Unfortunately for fans of "The Pretender," she never did - Sky ended up dropping it before the fourth and final season (and forget the TV movies), and it's unlikely some other station will get it a la "Law & Order: Special Victims Unit," "Late Night With David Letterman" or other shows binned in favour of "Kirsty's Home Videos" or "Fear Factor." Curses.

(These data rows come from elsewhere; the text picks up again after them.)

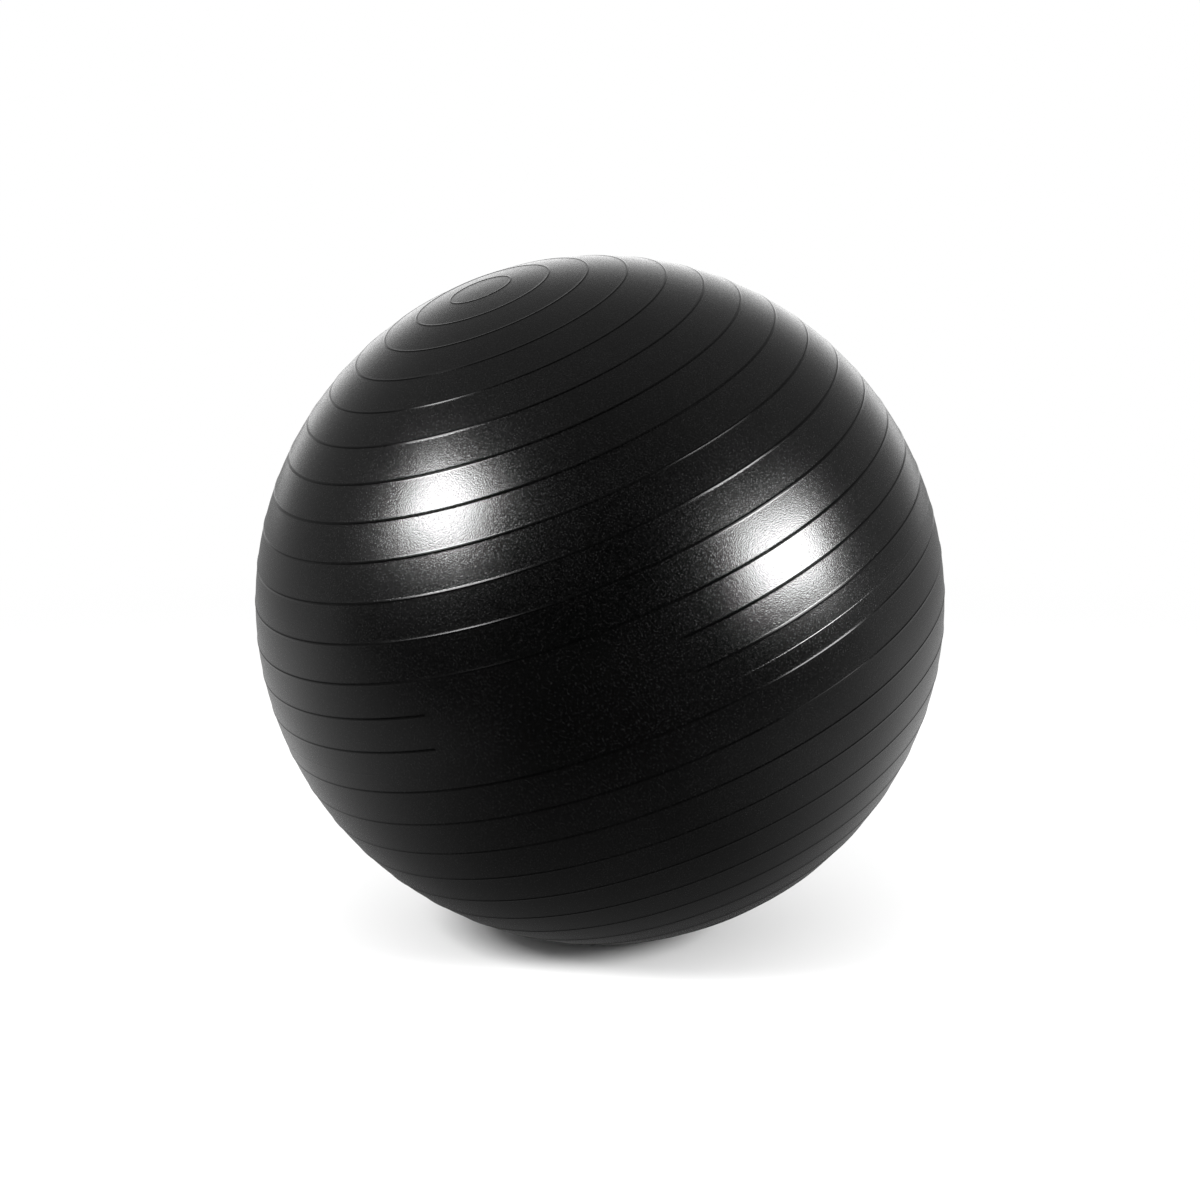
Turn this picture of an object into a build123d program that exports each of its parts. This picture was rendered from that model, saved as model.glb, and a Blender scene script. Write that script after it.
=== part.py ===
from build123d import *
import math
import os

# Inflatable exercise ball of the 65 cm class: a one-piece ribbed skin, a valve seat and a plug.
# Millimetres, +Z up. The ball rests on the floor z = 0, with the origin below its centre.
# "Latitude" and "longitude" below are measured on the ball, about the axis of its ribs, and the
# front meridian is the one nearest to -Y.

# ---- driving dimensions ----

BALL_DIAMETER = 650.0           # plain skin, without the ribs
WALL = 0.9                      # skin thickness when inflated
CONTACT_RADIUS = 35.0           # patch that the ball's weight presses flat on the floor

LEAN = 22.57                    # degrees between the rib axis and the vertical
LEAN_HEADING = 208.3            # where the upper pole leans, in degrees from +X towards +Y

RIB_WIDTH = 3.8
RIB_HEIGHT = 0.5                # low ribs: their sides rise at less than 30 degrees
RIBS_PER_HALF = 14
UPPER_FIRST_RIB = 4.0           # degrees of latitude from the parting line
UPPER_PITCH = 6.32
LABEL_PITCH = 5.65              # the bands that hold the label panel are a little narrower
LABEL_RIBS = 2                  # ribs that stop on both sides of the plain label panel
LABEL_LONGITUDE = -8.3          # middle of the label panel
LABEL_SPAN = 44.2               # degrees of longitude
LOWER_FIRST_RIB = 3.2
LOWER_PITCH = 6.37
PARTING_WIDTH = 1.2             # fine line that the mould's two halves leave
PARTING_HEIGHT = 0.25

VALVE_LONGITUDE = 205.0         # on the far side from the label, in the band above the first rib
APERTURE_RADIUS = 12.0          # hole in the skin that the valve seat fills
FLANGE_RADIUS = 21.0
FLANGE_EDGE = 0.6               # thickness of the flange's feathered edge
PAD_RISE = 0.5                  # the seat's round pad stands this much proud of the skin
PAD_ROUND = 0.8
PAD_UNDERSIDE = 3.6
SLEEVE_RADIUS = 8.6
SLEEVE_DEPTH = 22.0
BORE_MOUTH_RADIUS = 4.65        # the bore tapers from here
BORE_END_RADIUS = 4.15          # to here at the sleeve's inner end
RECESS_RADIUS = 8.0             # shallow recess for the plug's head
RECESS_DEPTH = 1.4

PLUG_CLEARANCE = 0.05           # between the plug and its seat
PLUG_HEAD_RADIUS = 7.4
PLUG_HEAD_TOP = 1.3             # above the skin's surface on the valve axis
PLUG_HEAD_ROUND = 0.8
PLUG_DEPTH = 20.5
PLUG_TIP_RADIUS = 3.2
PLUG_TIP_LENGTH = 1.0
PLUG_CORE_RADIUS = 2.2          # the plug is hollow from its inner end
PLUG_CORE_STOP = 5.0
PLUG_GROOVES = [-6.0, -12.0]    # shallow grooves that leave three sealing lands on the shank
PLUG_GROOVE_WIDTH = 2.5
PLUG_GROOVE_DEPTH = 0.45

# ---- worked out from them ----

RADIUS = BALL_DIAMETER / 2
INNER_RADIUS = RADIUS - WALL
CENTRE_HEIGHT = math.sqrt(RADIUS**2 - CONTACT_RADIUS**2)
VALVE_LATITUDE = UPPER_FIRST_RIB + LABEL_PITCH / 2


def upper_ribs():
    """Latitudes of the upper half's ribs, from the parting line to the pole."""
    label = [UPPER_FIRST_RIB + LABEL_PITCH * i for i in range(LABEL_RIBS + 1)]
    rest = [label[-1] + UPPER_PITCH * (i + 1) for i in range(RIBS_PER_HALF - len(label))]
    return label + rest


def lower_ribs():
    """Latitudes of the lower half's ribs, from the parting line to the pole."""
    return [-LOWER_FIRST_RIB - LOWER_PITCH * i for i in range(RIBS_PER_HALF)]


def direction(latitude, longitude):
    """Unit vector of a point on the ball, in the ball's own frame."""
    up, round_axis = math.radians(latitude), math.radians(longitude)
    flat = math.cos(up)
    return Vector(flat * math.cos(round_axis), flat * math.sin(round_axis), math.sin(up))


def ball_frame():
    """The ball's own frame: its Z is the rib axis and its X lies on the front meridian."""
    lean, heading = math.radians(LEAN), math.radians(LEAN_HEADING)
    pole = Vector(math.sin(lean) * math.cos(heading), math.sin(lean) * math.sin(heading), math.cos(lean))
    front = Vector(0, -1, 0)
    front = (front - pole * front.dot(pole)).normalized()
    return Plane(origin=(0, 0, CENTRE_HEIGHT), x_dir=front, z_dir=pole)


def valve_frame():
    """The valve's frame: its origin is on the skin's surface and its Z points out of the ball."""
    frame = ball_frame()
    out = direction(VALVE_LATITUDE, VALVE_LONGITUDE)
    out = frame.x_dir * out.X + frame.y_dir * out.Y + frame.z_dir * out.Z
    along = frame.z_dir.cross(out).normalized()
    return Plane(origin=frame.origin + out * RADIUS, x_dir=along, z_dir=out)


def meridian_point(latitude, radius):
    """Point of a lathe profile, in the XZ plane."""
    angle = math.radians(latitude)
    return (radius * math.cos(angle), 0, radius * math.sin(angle))


def ribbed_ball():
    """Solid ball with every rib that goes all the way round, turned from one profile."""
    beads = [(latitude, RIB_WIDTH, RIB_HEIGHT) for latitude in upper_ribs()[LABEL_RIBS:] + lower_ribs()]
    beads.append((0.0, PARTING_WIDTH, PARTING_HEIGHT))
    edges = []
    above = 90.0
    for latitude, width, height in sorted(beads, reverse=True):
        half = math.degrees(width / 2 / RADIUS)
        skin = [meridian_point(a, RADIUS) for a in (above, (above + latitude + half) / 2, latitude + half)]
        crown = [meridian_point(latitude, RADIUS + height), meridian_point(latitude - half, RADIUS)]
        edges += [ThreePointArc(*skin), ThreePointArc(skin[-1], *crown)]
        above = latitude - half
    skin = [meridian_point(a, RADIUS) for a in (above, (above - 90) / 2, -90)]
    edges += [ThreePointArc(*skin), Line(skin[-1], meridian_point(90, RADIUS))]
    return revolve(Face(Wire(edges)), axis=Axis.Z)


def label_rib(latitude):
    """Rib that stops on both sides of the label panel: part of a ring of round section."""
    section_radius = ((RIB_WIDTH / 2)**2 + RIB_HEIGHT**2) / (2 * RIB_HEIGHT)
    middle = meridian_point(latitude, RADIUS + RIB_HEIGHT - section_radius)
    section = Face(Wire(Edge.make_circle(section_radius, Plane(origin=middle, z_dir=(0, 1, 0)))))
    ring = revolve(section, axis=Axis.Z, revolution_arc=360 - LABEL_SPAN)
    return Rot(0, 0, LABEL_LONGITUDE + LABEL_SPAN / 2) * ring


def above_floor(solid, height=0.0):
    """The part of a ball that is above a height, cut flat there."""
    size = 2 * BALL_DIAMETER
    return solid & Pos(0, 0, height + size / 2) * Box(size, size, size)


def turned(edges, frame):
    """Body of revolution about a frame's Z, from the edges of its lathe profile."""
    return frame.location * revolve(Face(Wire(edges)), axis=Axis.Z)


def profile(*corners):
    """Edges of a closed lathe profile: straight lines between corners in the XZ plane."""
    points = [(r, 0, z) for r, z in corners]
    return [Line(a, b) for a, b in zip(points, points[1:])]


def bore_radius(height):
    """Radius of the seat's tapered bore at a height in the valve's frame."""
    taper = (BORE_MOUTH_RADIUS - BORE_END_RADIUS) / (SLEEVE_DEPTH - RECESS_DEPTH)
    return BORE_MOUTH_RADIUS + taper * (height + RECESS_DEPTH)


def inner_skin(radius):
    """Height of the skin's inner face at a distance from the valve's axis."""
    return math.sqrt(INNER_RADIUS**2 - radius**2) - RADIUS


def ball_shell():
    """The skin: wall of even thickness, also where the floor presses it flat."""
    outside = ribbed_ball()
    for latitude in upper_ribs()[:LABEL_RIBS]:
        outside += label_rib(latitude)
    outside = above_floor(ball_frame().location * outside)
    inside = above_floor(Pos(0, 0, CENTRE_HEIGHT) * Sphere(INNER_RADIUS), WALL)
    aperture = valve_frame().location * Cylinder(APERTURE_RADIUS, APERTURE_RADIUS)
    return outside - inside - aperture


def valve_insert():
    """Valve seat: a pad in the skin's aperture, a flange behind the skin and a bored sleeve."""
    rim = APERTURE_RADIUS - PAD_ROUND
    meet = inner_skin(APERTURE_RADIUS)
    edge = inner_skin(FLANGE_RADIUS)
    between = (APERTURE_RADIUS + FLANGE_RADIUS) / 2
    edges = profile(
        (BORE_END_RADIUS, -SLEEVE_DEPTH),
        (BORE_MOUTH_RADIUS, -RECESS_DEPTH),
        (RECESS_RADIUS, -RECESS_DEPTH),
        (RECESS_RADIUS, PAD_RISE),
        (rim, PAD_RISE),
    )
    side = math.sqrt(0.5) * PAD_ROUND
    edges.append(ThreePointArc(
        (rim, 0, PAD_RISE),
        (rim + side, 0, PAD_RISE - PAD_ROUND + side),
        (APERTURE_RADIUS, 0, PAD_RISE - PAD_ROUND),
    ))
    edges += profile((APERTURE_RADIUS, PAD_RISE - PAD_ROUND), (APERTURE_RADIUS, meet))
    edges.append(ThreePointArc(
        (APERTURE_RADIUS, 0, meet), (between, 0, inner_skin(between)), (FLANGE_RADIUS, 0, edge),
    ))
    edges += profile(
        (FLANGE_RADIUS, edge),
        (FLANGE_RADIUS, edge - FLANGE_EDGE),
        (SLEEVE_RADIUS, -PAD_UNDERSIDE),
        (SLEEVE_RADIUS, -SLEEVE_DEPTH),
        (BORE_END_RADIUS, -SLEEVE_DEPTH),
    )
    return turned(edges, valve_frame())


def valve_plug():
    """Tapered hollow stopper with a round head that lies in the seat's recess."""
    under = -RECESS_DEPTH + PLUG_CLEARANCE
    shank_end = -PLUG_DEPTH + PLUG_TIP_LENGTH
    corners = [(0, -PLUG_CORE_STOP), (PLUG_CORE_RADIUS, -PLUG_CORE_STOP), (PLUG_CORE_RADIUS, -PLUG_DEPTH)]
    corners += [(PLUG_TIP_RADIUS, -PLUG_DEPTH), (bore_radius(shank_end) - PLUG_CLEARANCE, shank_end)]
    for top in reversed(PLUG_GROOVES):
        bottom = top - PLUG_GROOVE_WIDTH
        low, high = bore_radius(bottom) - PLUG_CLEARANCE, bore_radius(top) - PLUG_CLEARANCE
        corners += [(low, bottom), (low - PLUG_GROOVE_DEPTH, bottom + PLUG_GROOVE_DEPTH)]
        corners += [(high - PLUG_GROOVE_DEPTH, top - PLUG_GROOVE_DEPTH), (high, top)]
    corners += [(bore_radius(under) - PLUG_CLEARANCE, under), (PLUG_HEAD_RADIUS, under)]
    shoulder = PLUG_HEAD_TOP - PLUG_HEAD_ROUND
    corners.append((PLUG_HEAD_RADIUS, shoulder))
    flat = PLUG_HEAD_RADIUS - PLUG_HEAD_ROUND
    side = math.sqrt(0.5) * PLUG_HEAD_ROUND
    edges = profile(*corners)
    edges.append(ThreePointArc(
        (PLUG_HEAD_RADIUS, 0, shoulder), (flat + side, 0, shoulder + side), (flat, 0, PLUG_HEAD_TOP),
    ))
    edges += profile((flat, PLUG_HEAD_TOP), (0, PLUG_HEAD_TOP), (0, -PLUG_CORE_STOP))
    return turned(edges, valve_frame())


os.makedirs("parts", exist_ok=True)
for make in (ball_shell, valve_insert, valve_plug):
    export_step(make(), f"parts/{make.__name__}.step")
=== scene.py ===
import math

import bmesh
import bpy
import numpy as np
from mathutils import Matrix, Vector, noise


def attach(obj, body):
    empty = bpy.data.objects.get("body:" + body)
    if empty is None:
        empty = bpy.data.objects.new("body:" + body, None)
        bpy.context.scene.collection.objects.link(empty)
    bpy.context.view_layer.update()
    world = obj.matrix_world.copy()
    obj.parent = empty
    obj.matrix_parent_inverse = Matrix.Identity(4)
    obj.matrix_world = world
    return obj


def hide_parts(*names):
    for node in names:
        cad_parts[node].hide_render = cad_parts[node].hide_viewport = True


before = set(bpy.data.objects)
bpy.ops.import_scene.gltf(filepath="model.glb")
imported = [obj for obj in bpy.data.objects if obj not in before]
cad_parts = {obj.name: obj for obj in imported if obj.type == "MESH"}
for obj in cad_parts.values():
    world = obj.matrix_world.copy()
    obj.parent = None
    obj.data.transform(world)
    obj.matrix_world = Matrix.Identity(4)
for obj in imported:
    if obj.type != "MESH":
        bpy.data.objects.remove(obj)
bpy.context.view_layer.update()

# Visual model of an inflatable exercise ball, in metres, in the row frame: +Z up, floor at z = 0.
# "Latitude" and "longitude" are measured on the ball, about the axis of its ribs, from the front
# meridian, which is the one nearest to -Y.

# ---- the ball's own dimensions, as in the CAD model ----

RADIUS = 0.325
WALL = 0.0009
CONTACT_RADIUS = 0.035
LEAN = math.radians(22.57)
LEAN_HEADING = math.radians(208.3)
RIB_HEIGHT = 0.0005
RIB_REACH = 0.0019              # from a rib's crown line to its root
RIB_SECTION = (                 # distance from the crown line, and share of the height there
    (0.0, 1.0),
    (0.0001, 0.93),
    (0.0008, 0.38),
    (0.00125, 0.08),
    (0.0019, 0.0),
)
RIB_SIDES = 0.0015              # a rib wears its own material as far as this from its crown line
FLARE_HEIGHT = 0.00008          # a faint swell of the skin under each rib
FLARE_REACH = 0.0050
RIB_UNEVENNESS = 0.08           # share of the height that comes and goes along a rib
RIBS_PER_HALF = 14
UPPER_FIRST_RIB = 4.0
UPPER_PITCH = 6.32
LABEL_PITCH = 5.65
LABEL_RIBS = 2
LABEL_LONGITUDE = -8.3
LABEL_SPAN = 44.2
LOWER_FIRST_RIB = 3.2
LOWER_PITCH = 6.37
PARTING_HEIGHT = 0.00018
PARTING_REACH = 0.0008
PARTING_UNEVENNESS = 0.45
UNEVEN_SCALE = 9.0              # waves of that unevenness, over one radius
VALVE_LONGITUDE = 205.0
APERTURE_RADIUS = 0.012
CONTACT_EDGE = 0.0002           # softness of the edge round the patch on the floor

# The skin rolls up a little where it was moulded round the seat, then turns in along the wall:
# distance from the valve's axis, height above the plain skin.
LIP = (
    (0.0135, 0.0),
    (0.0130, 0.00009),
    (0.01265, 0.00018),
    (0.01235, 0.00015),
    (0.0121, -0.00005),
    (APERTURE_RADIUS, -0.0003),
)

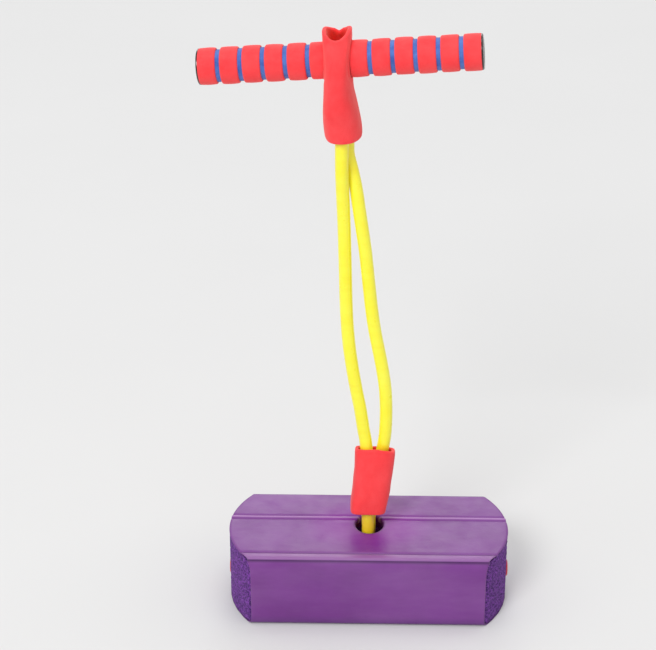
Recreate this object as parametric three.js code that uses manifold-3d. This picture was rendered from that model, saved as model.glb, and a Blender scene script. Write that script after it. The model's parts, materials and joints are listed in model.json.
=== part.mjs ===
// Child's foam jumper: a foam block to stand on, a looped bungee cord and a foam-gripped handlebar.
// Millimetres. +Z is up, +X runs along the block and -Y is its front.
// The origin is the middle of the block's underside.
import * as THREE from "three";
import { mergeVertices } from "three/addons/utils/BufferGeometryUtils.js";
import Module from "manifold-3d";

const wasm = await Module();
wasm.setup();

// Driving dimensions.
const FIT_GAP = 0.3;
const CUT_EXTRA = 10;
const EDGE_BREAK = { small: 0.8, large: 1.2 };

const BLOCK_LENGTH = 279;
const BLOCK_DEPTH = 122;
const BLOCK_HEIGHT = 77;
const BLOCK_END_RADIUS = 90;
const BLOCK_EDGE_RADIUS = 5;
const WRAP_THICKNESS = 2;
const SEAM_RIB = { y: 16, width: 4, height: 1 };
const FRONT_ROLL = { width: 11, height: 0.8, setback: 3.2, undercut: 2.1 };
const FRONT_CORNER = { radius: 11, fade: 17 };

const CORD_RADIUS = 6.2;
const CORD_SIDES = 10;
const CORD_Y = 5;
const WELL = { radius: 19.5, floor: 6.5, shoulder: 67 };
const MOUTH = { y: 5.4, radius: 14.4, depth: 4, dimpleRadius: 34 };

const ROD = { radius: 6, bore: 4, z: 26, length: 262 };
const PLUG = { radius: 8.5, proud: 1.5, spigot: 12 };
const SQUEAKER = { x: 75, radius: 20, height: 15, wall: 1.2, reedRadius: 5, reedHeight: 8 };

const BAR_CENTRE = new THREE.Vector3(-31, CORD_Y, 573.5);
const BAR_TILT = THREE.MathUtils.degToRad(4);
const BAR_YAW = THREE.MathUtils.degToRad(4);
const BAR_SLOPE = THREE.MathUtils.degToRad(1.25);
const BAR_SHIFT = 0.9;
const BAR_TUBE = { radius: 8, bore: 6.2, length: 254 };
const GRIP = { start: 9.4, pitch: 20.3, rings: 6, linerRadius: 14.6 };
const GRIP_RING = { width: 16.4, radius: 16.7, edge: 1.4 };
const CAP = { radius: 16.2, thickness: 1.8, spigot: 14 };

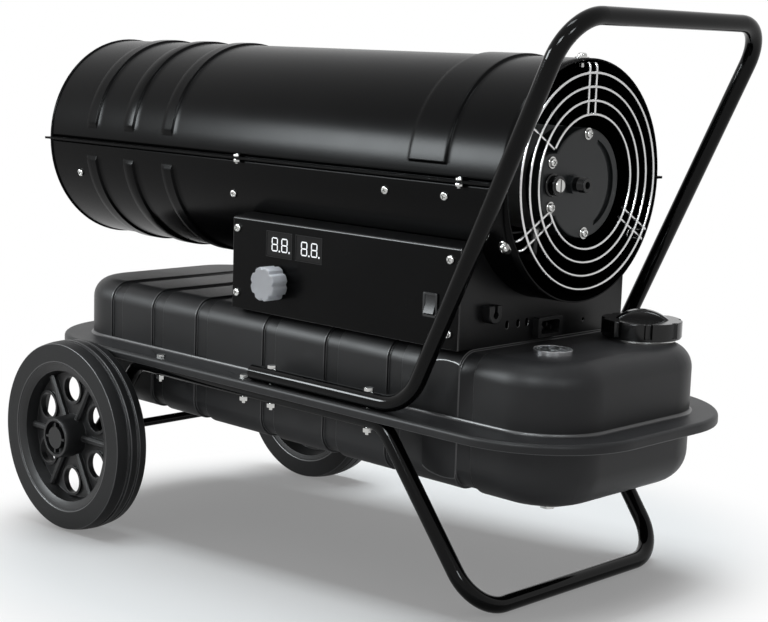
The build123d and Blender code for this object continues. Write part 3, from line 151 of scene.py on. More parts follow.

Anyway, though this series could be formulaic - this show used to be run back-to-back with "Early Edition," and it always amazed me that the latter could get more inventive plotlines out of its own equally constrictive premise - the show avoided being dire because of its characters and performers. As Jarod, Michael T. Weiss projected a smugness that was off-putting but appropriate for someone who could pretend to be anybody (the air of self-satisfation was in tune with someone who knew he was brighter than just about everyone else), and his mentor Sydney and chief pursuer Miss Parker - what WAS her first name? - were refreshingly free of black-and-white characterisations; this made the show more interesting than it otherwise might have been, though the writing was decent all round.
Thanks to other comments for filling in a few of the blanks (they'll do until I manage to see the final season and the movies). And to Andrea Parker for giving us a character simultaneously ice-cold and red-hot; apologies to Catherine Bell fans, but she was Harm's sexiest partner (too bad she was only in the "JAG" pilot and one other episode).